31 July 2025

Conflict Armament Research (CAR) has found evidence that the Myanmar military is using advanced European ‘anti-jamming’ technology to protect its uncrewed aerial vehicles (UAVs) despite extensive European Union sanctions targeting the regime, including long-standing bans on the export of arms and dual-use goods. CAR’s investigations show that a commercial entity located on the China-Myanmar border diverted these modules just weeks after receiving them, despite signing a commitment confirming that they would not be used for military purposes. This discovery reinforces a trend that CAR has observed across its operations, of sanctioned entities successfully acquiring commercial components to modify, enhance, or develop weapons.
Documentation
Following a military coup in Myanmar in February 2021, the United Nations General Assembly passed a resolution (75/287) calling on states to prevent the flow of arms into the country. A number of states, including Canada, Switzerland, the United Kingdom, and the United States, as well as the EU, have adopted sanctions against the State Administration Council (SAC) , the entity that has been exercising Myanmar’s state functions since the coup. The EU first introduced an arms embargo in 1996 and since 2018 has strengthened restrictions targeting Myanmar’s military regime.
In late 2024, a CAR field investigation team deployed to the region officially known as Kayah State—referred to locally as Karenni State—and documented two advanced navigation modules that had been recovered from downed UAVs previously operated by the SAC.

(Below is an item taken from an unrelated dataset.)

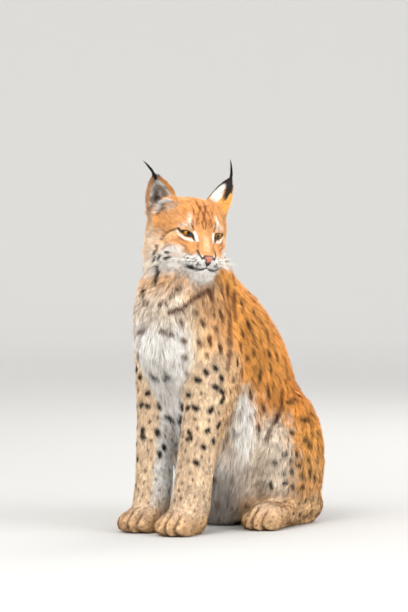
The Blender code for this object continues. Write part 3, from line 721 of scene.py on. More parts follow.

The modules that CAR documented in Myanmar are high-precision global navigation satellite system (GNSS) receivers with built-in anti-interference capabilities. These capabilities ‘harden’ UAVs against electronic countermeasures that disrupt a UAV in flight, such as jamming and signal spoofing. The SAC has integrated these modules into rotary UAVs that it has modified to carry out attacks. CAR has additionally observed evidence of a third module in a UAV recovered in Chin State, near the country’s western border.
A modified rotary quadcopter UAV containing an integrated GNSS module with anti-interference capabilities, documented by CAR investigators in eastern Myanmar in 2024.
CAR also documented efforts to weaponise these rotary UAVs through the fitting of release mechanisms under their frames, which render SAC hexacopter and quadcopter UAVs capable of launching different munitions, including medium-calibre mortar rounds and domestically manufactured aerial bombs.
These release mechanisms on the underside of a UAV frame (highlighted) were documented by CAR field investigators in eastern Myanmar in 2024.